The use of energy supply as a geopolitical weapon began in the 1970s with the Opec oil embargo and quadrupling of the crude price that created stagflation in the western economies. Russia’s invasion of Ukraine has demonstrated Europe’s dependence on Vladimir Putin’s regime for its gas supply. 

And as the western world tries to move away from fossil fuels, it faces another geopolitical challenge; two Chinese companies produce more than 50 per cent of electric car batteries in the world while China’s share of global solar panel production is a remarkable 80 per cent. Given the Chinese regime’s oft-stated desire to “reunite” with Taiwan, a country with a democratically elected government, there may be more geopolitical flashpoints to come.

China’s development may also determine the outlook for global inflation. The cheap goods produced by China over the past 30 years may well have played a bigger role than the supposed expertise of central bankers in keeping inflation low. But China’s working age population is now in steady decline and its growth performance has wobbled in recent years. In addition, geopolitical tensions mean that globalisation, while not in retreat, has stalled; in 2022, exports were slightly lower, as a proportion of global GDP, than they were in 2008. Since globalisation is such a competitive force, its slowdown may have reduced a constraint on inflation. 

If the world has moved into an era when inflation is more likely to surprise on the upside, this has important implications for markets. Central banks will have to keep interest rates higher than they did during the 2010s. One key bullish argument for risky assets, such as equities, is that low interest rates reduce the discount rate that needs to be applied to future cash flows. That increases the present value of assets. By extension, therefore, higher rates should reduce valuations. Furthermore, higher yields on bonds and cash increase their short-term attractiveness, relative to equities.

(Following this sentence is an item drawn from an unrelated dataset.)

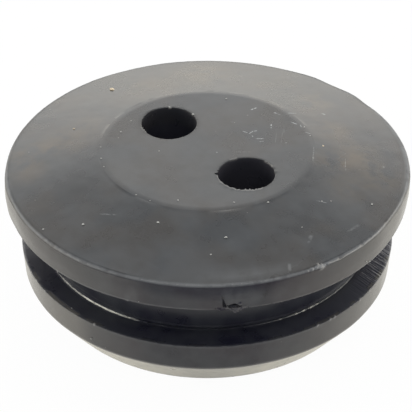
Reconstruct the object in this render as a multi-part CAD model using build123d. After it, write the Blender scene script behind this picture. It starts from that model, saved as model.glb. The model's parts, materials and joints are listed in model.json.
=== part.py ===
from build123d import *
import os
from math import radians, tan

# Tank gasket: one moulded rubber grommet that plugs the round hole in a fuel
# tank and grips two fuel lines. The tank's wall sits in the groove, between the
# cap outside the tank and the lip inside it, and the nose leads the lip in.
# Millimetres. The axis is Z, the nose stands on Z = 0, and the two line holes
# lie on the X axis.

# Neck and groove
NECK_DIAMETER = 22.0
GROOVE_WIDTH = 3.6          # takes the tank's wall
GROOVE_CORNER = 0.3         # inside radius under the cap

# Ridge that the mould's parting line leaves round the foot of the neck
RIDGE_PROUD = 0.22
RIDGE_HEIGHT = 0.25

# Cap, the wide flange outside the tank
CAP_OVERHANG = 2.5          # past the neck, all round
CAP_RIM_HEIGHT = 1.95
CAP_RIM_DRAFT = 2.0         # degrees, narrower towards the groove
CROWN_RISE = 1.2            # from the rim's upper edge to the flat disc
CREASE_RADIUS = 2.0         # where the crown's cone turns into the disc

# Lip, the narrower flange inside the tank, and the nose below it
LIP_OVERHANG = 1.65         # past the neck, all round
LIP_HEIGHT = 1.9
LIP_DRAFT = 4.5             # degrees, narrower towards the nose
NOSE_HEIGHT = 2.4
NOSE_LEAD_IN = 1.9          # taken off the radius over the nose's height

# The mould's plates part along the groove's two outer edges, which are sharp
EDGE_RADIUS = 0.12          # the outer edges away from the groove

# Holes for the fuel line and the return line, and the flat disc they open in
LINE_HOLE_DIAMETER = 3.75   # tight on a 5 mm line
LINE_HOLE_SPACING = 8.0
DISC_LAND = 1.175           # from a hole's wall to the disc's edge

# Tear in the cap's rim: an upright slit, and beside it a torn tongue that hangs
# below the rim's lower edge, with an open cut above it
TEAR_ANGLE = -35.7          # degrees round from +X to the slit
TEAR_DEPTH = 0.4
SLIT_WIDTH = 0.16
SLIT_HEIGHT = 1.0
TONGUE_OFFSET = 0.75        # from the slit to the tongue's middle
TONGUE_WIDTH = 0.7
TONGUE_DROP = 0.3
TONGUE_SET_BACK = 0.06      # behind the rim's face
TONGUE_CUT_HEIGHT = 0.22
TONGUE_CUT_LIFT = 0.12      # rubber left between the cut and the rim's edge

RUBBER_BLACK = (0.04, 0.04, 0.043)

# Heights of the section's corners, from the nose up
lip_foot = NOSE_HEIGHT
lip_top = lip_foot + LIP_HEIGHT
cap_foot = lip_top + GROOVE_WIDTH
rim_top = cap_foot + CAP_RIM_HEIGHT
disc_top = rim_top + CROWN_RISE

# Radii of the section's corners
neck_radius = NECK_DIAMETER / 2
ridge_radius = neck_radius + RIDGE_PROUD
cap_radius = neck_radius + CAP_OVERHANG
cap_foot_radius = cap_radius - CAP_RIM_HEIGHT * tan(radians(CAP_RIM_DRAFT))
lip_radius = neck_radius + LIP_OVERHANG
lip_foot_radius = lip_radius - LIP_HEIGHT * tan(radians(LIP_DRAFT))
nose_radius = lip_foot_radius - NOSE_LEAD_IN
line_hole_radius = LINE_HOLE_DIAMETER / 2
disc_radius = LINE_HOLE_SPACING / 2 + line_hole_radius + DISC_LAND


def half_section():
    """The section on one side of the axis, as (radius, height, corner radius) from the nose up."""
    return [
        (nose_radius, 0, EDGE_RADIUS),
        (lip_foot_radius, lip_foot, EDGE_RADIUS),
        (lip_radius, lip_top, 0),
        (ridge_radius, lip_top, 0),
        (ridge_radius, lip_top + RIDGE_HEIGHT, 0),
        (neck_radius, lip_top + RIDGE_HEIGHT, 0),
        (neck_radius, cap_foot, GROOVE_CORNER),
        (cap_foot_radius, cap_foot, 0),
        (cap_radius, rim_top, EDGE_RADIUS),
        (disc_radius, disc_top, CREASE_RADIUS),
    ]


def turned_body():
    """The half section turned round the axis, with no holes."""
    corners = half_section()
    path = [(0, 0)] + [(radius, height) for radius, height, _ in corners] + [(0, disc_top)]
    with BuildPart() as body:
        with BuildSketch(Plane.XZ):
            with BuildLine():
                outline = FilletPolyline(*path, radius=[bend for _, _, bend in corners])
                Line(outline @ 1, outline @ 0)
            make_face()
        revolve(axis=Axis.Z)
    return body.part


def line_holes():
    """The two cylinders that the fuel lines pass through."""
    spots = [Pos(side * LINE_HOLE_SPACING / 2, 0, 0) for side in (-1, 1)]
    bore = Cylinder(line_hole_radius, disc_top, align=(Align.CENTER, Align.CENTER, Align.MIN))
    return [spot * bore for spot in spots]


def rim_plane():
    """A plane on the rim's lower edge, over +X: its X runs along the rim, Y up, Z out of it."""
    return Plane(origin=(cap_radius, 0, cap_foot), x_dir=(0, 1, 0), z_dir=(1, 0, 0))


def turned_to_tear(outline):
    """An outline on the rim's plane, made TEAR_DEPTH deep into the rim and turned to the tear."""
    return Rot(0, 0, TEAR_ANGLE) * extrude(rim_plane() * outline, amount=-TEAR_DEPTH)


def tear_cuts():
    """The slit, and the open cut above the tongue."""
    half_cut = TONGUE_WIDTH / 2
    cut_foot = TONGUE_CUT_LIFT
    cut_top = TONGUE_CUT_LIFT + TONGUE_CUT_HEIGHT
    slit = Polygon((-SLIT_WIDTH / 2, 0), (SLIT_WIDTH / 2, 0), (0, SLIT_HEIGHT), align=None)
    opening = Polygon((-half_cut, cut_foot), (half_cut, cut_foot), (0, cut_top), align=None)
    return [turned_to_tear(outline) for outline in (slit, Pos(TONGUE_OFFSET, 0, 0) * opening)]


def torn_tongue():
    """The scrap of rubber that hangs below the rim, rooted in the cap's underside."""
    half_width = TONGUE_WIDTH / 2
    root = TONGUE_CUT_LIFT / 2
    set_back = cap_radius - cap_foot_radius + TONGUE_SET_BACK
    scrap = Polygon((-half_width, root), (0, -TONGUE_DROP), (half_width, root), align=None)
    return turned_to_tear(Pos(TONGUE_OFFSET, 0, -set_back) * scrap)


def tank_gasket():
    """The whole gasket, one solid."""
    gasket = turned_body() - line_holes() - tear_cuts() + torn_tongue()
    gasket.label = "tank_gasket"
    gasket.color = Color(*RUBBER_BLACK)
    return gasket


os.makedirs("parts", exist_ok=True)
export_step(tank_gasket(), "parts/tank_gasket.step")
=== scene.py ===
import json
import math

import bpy
import numpy as np
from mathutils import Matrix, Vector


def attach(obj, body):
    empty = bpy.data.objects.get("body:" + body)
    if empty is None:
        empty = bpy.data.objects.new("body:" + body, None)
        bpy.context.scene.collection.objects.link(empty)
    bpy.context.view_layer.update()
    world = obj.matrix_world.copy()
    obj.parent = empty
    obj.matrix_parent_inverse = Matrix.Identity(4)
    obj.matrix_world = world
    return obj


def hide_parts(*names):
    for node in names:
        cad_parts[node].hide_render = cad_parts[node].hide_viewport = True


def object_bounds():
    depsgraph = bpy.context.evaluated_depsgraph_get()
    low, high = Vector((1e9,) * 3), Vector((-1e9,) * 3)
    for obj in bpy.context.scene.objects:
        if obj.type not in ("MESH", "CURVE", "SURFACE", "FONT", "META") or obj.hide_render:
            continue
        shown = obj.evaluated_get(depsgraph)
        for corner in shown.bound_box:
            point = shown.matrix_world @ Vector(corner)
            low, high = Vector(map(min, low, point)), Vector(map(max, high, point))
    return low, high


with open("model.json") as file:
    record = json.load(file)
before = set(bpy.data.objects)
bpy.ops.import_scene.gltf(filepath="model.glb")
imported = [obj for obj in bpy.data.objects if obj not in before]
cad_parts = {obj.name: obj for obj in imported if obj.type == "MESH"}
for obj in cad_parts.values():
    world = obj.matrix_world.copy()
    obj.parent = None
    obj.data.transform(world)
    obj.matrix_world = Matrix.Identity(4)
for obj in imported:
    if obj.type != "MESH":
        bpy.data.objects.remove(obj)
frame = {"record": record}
cad_low, cad_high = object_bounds()

# Tank gasket: one moulded black rubber grommet. The axis is Z, the nose stands on
# Z = 0, and the two line holes lie on the X axis. Lengths below are millimetres and
# turns are degrees round from +X, until a modelling step needs metres.
MM = 0.001
mounts = {mount["name"]: mount for mount in frame["record"]["mounts"]}
groove = mounts["wall_groove"]
groove_middle = groove["pos_m"][2] / MM
groove_width = groove["dims"]["length_mm"]
neck_radius = groove["dims"]["r_mm"]
line_hole_radius = mounts["line_hole_right"]["dims"]["r_mm"]
line_hole_offset = mounts["line_hole_right"]["pos_m"][0] / MM

# The turned section, from the cap down to the nose
cap_radius = 13.5
disc_radius = 7.05
disc_top = cad_high.z / MM
fill_radius = disc_radius - 0.3    # inside this the disc is filled round the holes
lip_top = groove_middle - groove_width / 2
cap_foot = groove_middle + groove_width / 2
cap_foot_radius = cap_radius - 0.068
rim_top = cap_foot + 1.95
ridge_radius = neck_radius + 0.22
ridge_top = lip_top + 0.25
lip_radius = 12.69
lip_foot = 2.4
lip_foot_radius = 12.55
nose_radius = 10.66
nose_fill_radius = nose_radius - 0.4
collar_radius = 2.5                # the flat ring round each end of a line hole

TURN_STEPS = 600
SLEEVE_STEPS = 200
BEARING = 49.84                    # the camera's, in degrees round from -Y
FRONT = BEARING - 90               # the turn that faces the camera
RIM_DEGREE = 0.235                 # millimetres along the cap's rim in one degree
LAMP_DISTANCE = 0.7                # metres from the gasket to every lamp


# ---------------- picking and moving

def done():
    """Leaves edit mode."""
    if bpy.context.mode != "OBJECT":
        bpy.ops.object.mode_set(mode="OBJECT")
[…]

An even bigger problem is that consumers, companies and governments have taken advantage of low interest rates to borrow money cheaply. During the Covid pandemic, the ratio of public and non-financial private sector debt to global GDP peaked at 257 per cent in 2020, according to the IMF. It dropped back 10 percentage points in 2021 but was still more than double its level in the early 1980s, when interest rates were at a historic high.

Only a portion of that debt has to be refinanced in any given year but inevitably, when it does, some borrowers will come under strain. There has already been a mini-banking crisis in the spring of 2023 and, as Torsten Slok of Apollo Global Management points out, the default rate on both bonds and leveraged loans has started to pick up. 

To sum up, five big factors seem to be creating significant headwinds for global markets over the long term. Demography will mean slower growth; energy supplies may be more disrupted; the hangover of debt will be more costly if inflation and interest rates are higher; and all this will be exacerbated by geopolitical shocks. That doesn’t mean it won’t be possible to make money out of risky assets. But it is likely to be a lot more difficult doing so than it was in the 2010s.